Wells exposed little bundles of wool, weighing, when dry, ten grains each, and determined by their increase in weight the amount of moisture which had been deposited upon them. At first, he confined himself to comparing the amount of moisture collected on different nights. He found that although it was an invariable rule that cloudy nights were unfavourable to the deposition of dew, yet that on some of the very clearest and most serene nights, less dew was collected than on other occasions. Hence it became evident that mere clearness was not the only circumstance which favoured the deposition of dew. In making these experiments, he was struck by results which appeared to be anomalous. He soon found that these anomalies were caused by any obstructions which hid the heavens from his wool-packs: such obstructions hindered the deposition of dew. He tried a crucial experiment. Having placed a board on four props, he laid a piece of wool on the board, and another under it. During a clear night, he found that the difference in the amount of dew deposited on the two pieces of wool was remarkable: the upper one gained fourteen grains in weight, the lower one gained only four grains. He made a little roof over one piece of wool, with a sheet of pasteboard; and the increase of weight was reduced to two grains, while a piece of wool outside the roof gained no less than sixteen grains in weight.

Leaving these singular results unexplained for a while, Dr. Wells next proceeded to test the temperature near his wool-packs. He found that where dew is most copiously produced, there the temperature is lowest. Now, since it is quite clear that the deposition of dew was not the cause of the increased cold—for the condensation of vapour is a process producing heat—it became quite clear that the formation of dew is dependent on and proportional to the loss of heat.

And now Wells was approaching the solution of the problem he had set himself; for it followed from his observations, that such obstructions as the propped board and the pasteboard roof kept in the heat.
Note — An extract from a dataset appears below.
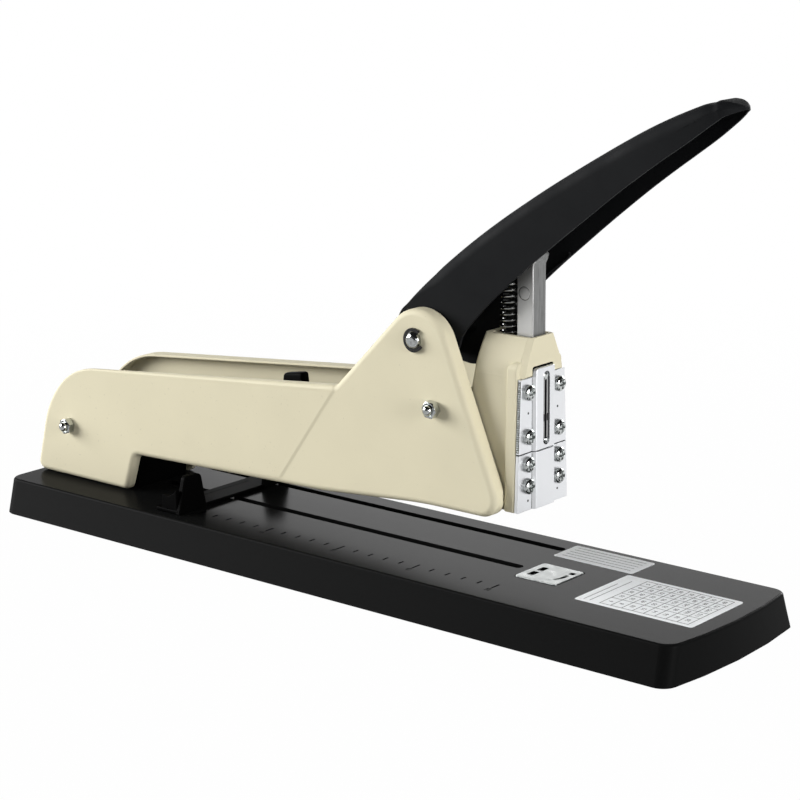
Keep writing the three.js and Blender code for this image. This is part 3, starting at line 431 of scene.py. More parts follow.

It followed also, from the observed effects of clear skies, that clouds keep in the heat. Now, what sort of heat is that which is prevented from escaping by the interference of screens, whether material or vaporous? There are three processes by which heat is transmitted from one body to another,—these are, conduction, convection, and radiation. The first is the process by which objects in contact communicate their heat to each other, or by which the heat in one part of a body is gradually transmitted to another part. The second is the process by which heat is carried from one place to another by the absolute transmission of heated matter. The third is that process by which heat is spread out in all directions, in the same manner as light. A little consideration will show that the last process is that with which we are alone concerned; and this important result flows from Dr. Wells’ experiments, that the rate of the deposition of dew depends on the rate at which bodies part with their heat by radiation. If the process of radiation is checked, dew is less copiously deposited, and vice versâ.